== PROBLEM TO SOLVE ==
Locate the line bearing "it lies on." in the material below, then reproduce it and each following line up to and including the line bearing "if empty is".

····················

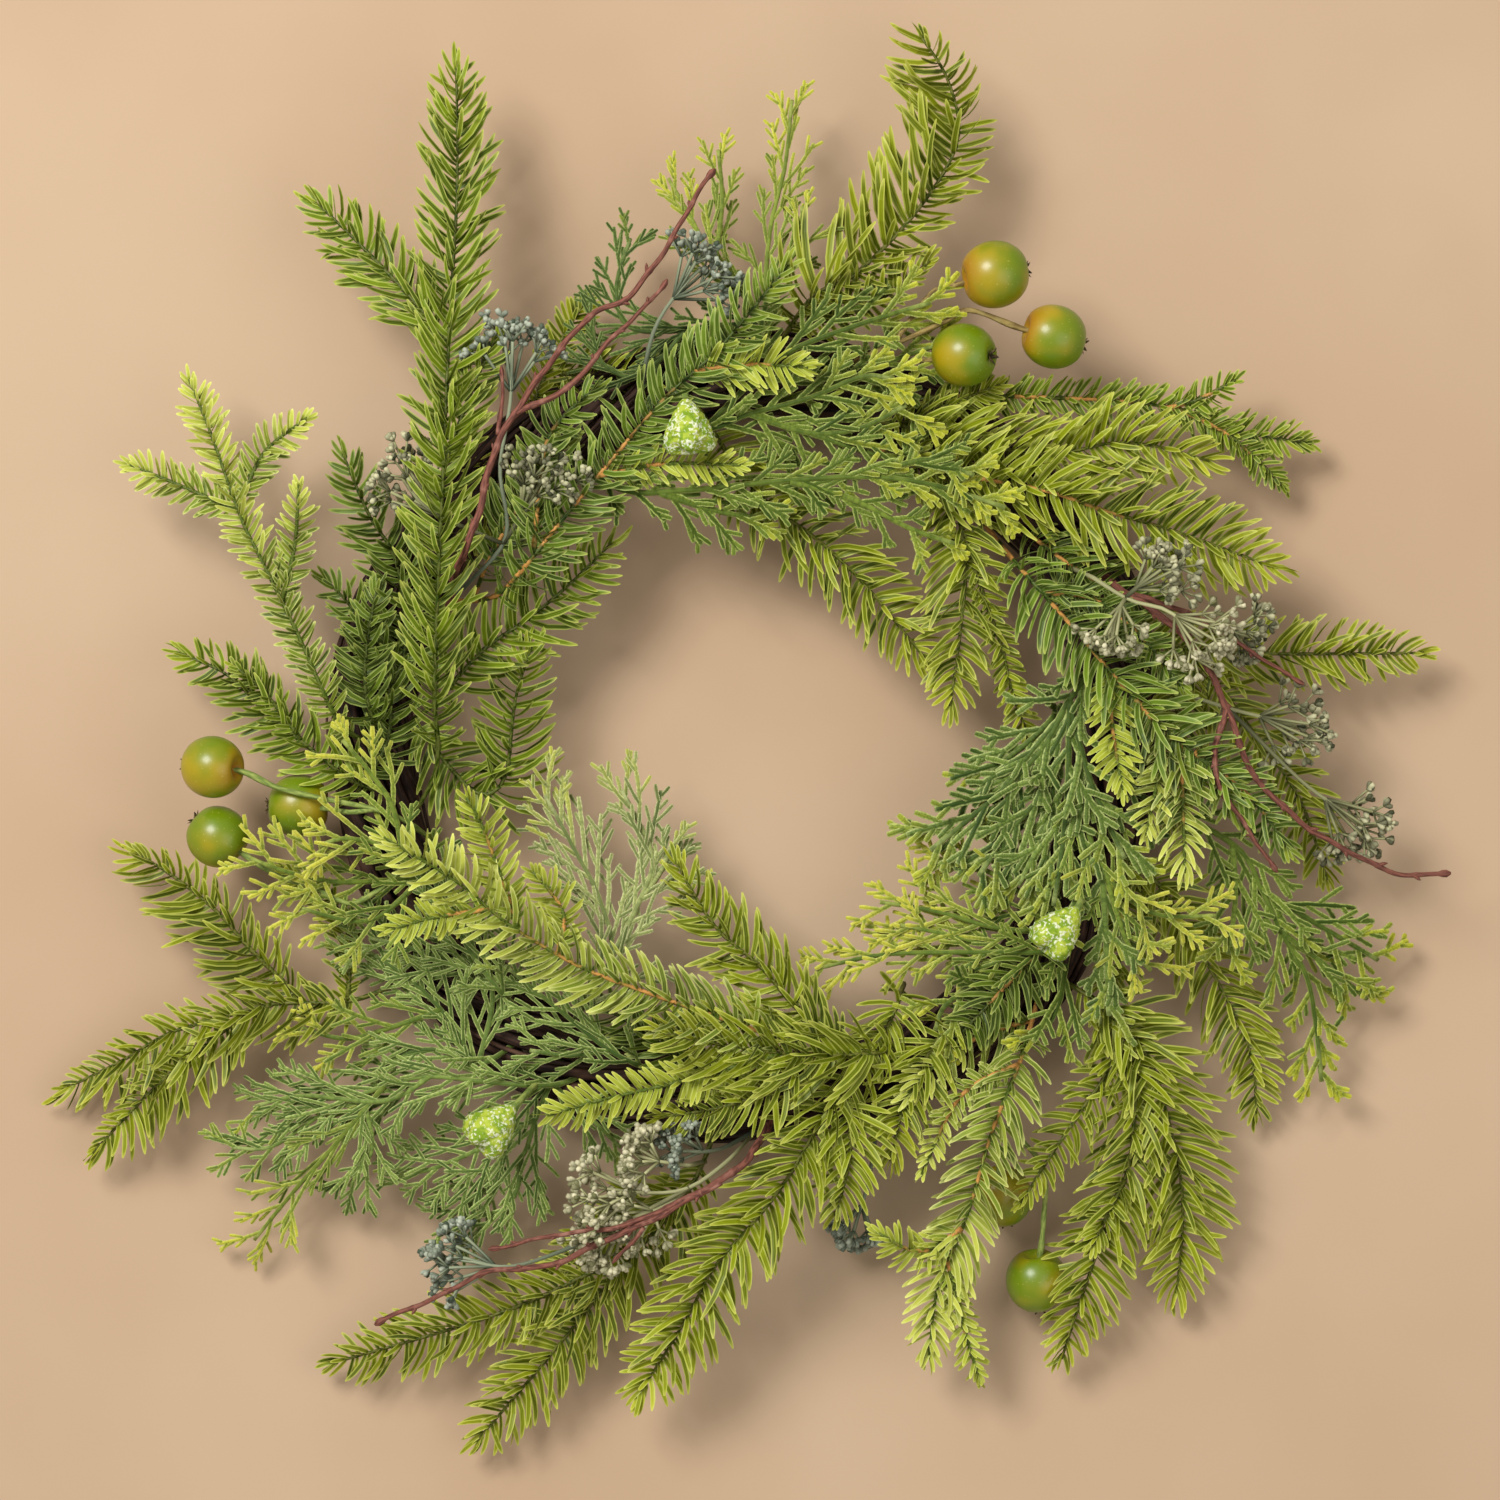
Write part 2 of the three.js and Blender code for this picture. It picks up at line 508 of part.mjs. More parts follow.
CONES.forEach(([name, spot, height, toward, root]) => {
  const middle = new THREE.Vector3(onGrid(spot).x, onGrid(spot).y, height);
  const foot = new THREE.Vector3(onGrid(root).x, onGrid(root).y, ROOT_HEIGHT);
  add(name, 'cone', (grow) => {
    const stem = stalk(new THREE.LineCurve3(foot, middle), STALK_RADIUS, STALK_RADIUS, grow);
    return turned(cone(grow), toward, 0, middle).add(stem);
  });
});

LAID.forEach(([name, kind, look, layer, shoots]) => {
  const colour = FINISHES[look] ? look : `${kind}_${look}`;
  add(name, colour, (grow) => laidPiece(kind, layer, shoots, grow));
});

// The origin is under the middle of the whole wreath, on the surface it lies on.
const extent = new THREE.Box3().setFromObject(wreath);
const middle = extent.getCenter(new THREE.Vector3());
wreath.position.set(-middle.x, -middle.y, -extent.min.z);

export default wreath;
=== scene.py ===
"""An evergreen wreath lying face up on a pale table, seen from straight above.

Every needle, scale, bud, stalk and vine is a bar: a small closed outline carried along a line,
with a width and a thickness at each step. Lines are drawn on a flat grid and lifted to the
height of their layer, as the sprays are laid on a ring of coiled vines. Lengths here are in
millimetres, and become metres when a piece's mesh is made.
"""
import math

import bpy
import numpy as np
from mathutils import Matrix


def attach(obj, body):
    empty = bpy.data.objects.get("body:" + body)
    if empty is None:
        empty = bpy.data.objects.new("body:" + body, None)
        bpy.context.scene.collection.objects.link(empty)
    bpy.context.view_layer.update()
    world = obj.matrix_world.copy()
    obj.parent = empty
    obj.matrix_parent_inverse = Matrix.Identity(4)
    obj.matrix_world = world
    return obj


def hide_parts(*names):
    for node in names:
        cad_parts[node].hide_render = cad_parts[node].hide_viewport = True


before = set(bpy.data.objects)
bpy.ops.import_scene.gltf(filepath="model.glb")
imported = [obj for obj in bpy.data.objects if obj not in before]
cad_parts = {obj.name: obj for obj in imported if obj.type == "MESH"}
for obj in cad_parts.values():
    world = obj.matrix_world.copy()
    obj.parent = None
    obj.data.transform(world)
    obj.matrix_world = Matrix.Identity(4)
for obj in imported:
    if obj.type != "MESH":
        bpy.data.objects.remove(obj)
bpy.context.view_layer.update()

# Layout grid: x to the right and y downwards, as the routes below are drawn.
GRID_STEP = 0.43
GRID_WIDTH = 1500
GRID_MIDDLE = np.array([745.0, 740.0])
VIEW_MIDDLE = "750,750"
# From the ring's middle, at the foot of its bundle, to the frame's origin.
TO_FRAME = np.array([-2.2332, -0.4262, -0.5566])
MILLIMETRE = 0.001
CLEAR_OF_TABLE = 0.05
TINY = 1e-9

# The ring of vines. The cuts are the turns at which one vine ends and the next one starts.
RING_RADIUS = 160.0
RING_TURNS = 12
BUNDLE_RADIUS = 14.5
VINE_RADIUS = 3.2
TWISTS_PER_TURN = 3 + 1 / RING_TURNS
VINE_CUTS = [0.02, 3.2, 5.9, 9.35]
VINE_GAP = 0.045
RING_WAVE = 3.0
FINE_WAVE = 1.5
LOOSENESS = 0.8
RING_HEIGHT = BUNDLE_RADIUS + VINE_RADIUS + 0.4

# The layers of greenery: a mound that is highest over the ring. A shoot rises from its root to
# its layer over the rise share of its length, unless it forks from another within reach.
ROOT_HEIGHT = RING_HEIGHT + 11
LOWEST_LAYER = 31.0
LAYER_STEP = 8.0
RISE_SHARE = 0.22
MOUND_RADIUS = 175.0
RIM_RADIUS = 310.0
RIM_SINK = 4.0
RIM_SHARE = 0.45
INNER_SHARE = 0.8
INNER_SLOPE = 100.0
FORK_REACH = 5.0

LINE_POINTS = 60
STEPS_PER_KNOT = 20
UP = np.array([0.0, 0.0, 1.0])

# The palette that greenery is coloured from: columns of one small map, first the leaves' ages
# and the tints of each, then the stems. A part of each column is left free at both its sides.
COLUMNS = 24
COLUMN_MARGIN = 0.1
AGES = 4
TINTS = 4
STEM_COLUMN = AGES * TINTS
GREEN_STEM = STEM_COLUMN
ORANGE_STEM = STEM_COLUMN + 4

# ------------------------------------------------------------------ layout, drawn on the grid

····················

== RESULT OF THE TASK ==
// The origin is under the middle of the whole wreath, on the surface it lies on.
const extent = new THREE.Box3().setFromObject(wreath);
const middle = extent.getCenter(new THREE.Vector3());
wreath.position.set(-middle.x, -middle.y, -extent.min.z);

export default wreath;
=== scene.py ===
"""An evergreen wreath lying face up on a pale table, seen from straight above.

Every needle, scale, bud, stalk and vine is a bar: a small closed outline carried along a line,
with a width and a thickness at each step. Lines are drawn on a flat grid and lifted to the
height of their layer, as the sprays are laid on a ring of coiled vines. Lengths here are in
millimetres, and become metres when a piece's mesh is made.
"""
import math

import bpy
import numpy as np
from mathutils import Matrix


def attach(obj, body):
    empty = bpy.data.objects.get("body:" + body)
    if empty is None:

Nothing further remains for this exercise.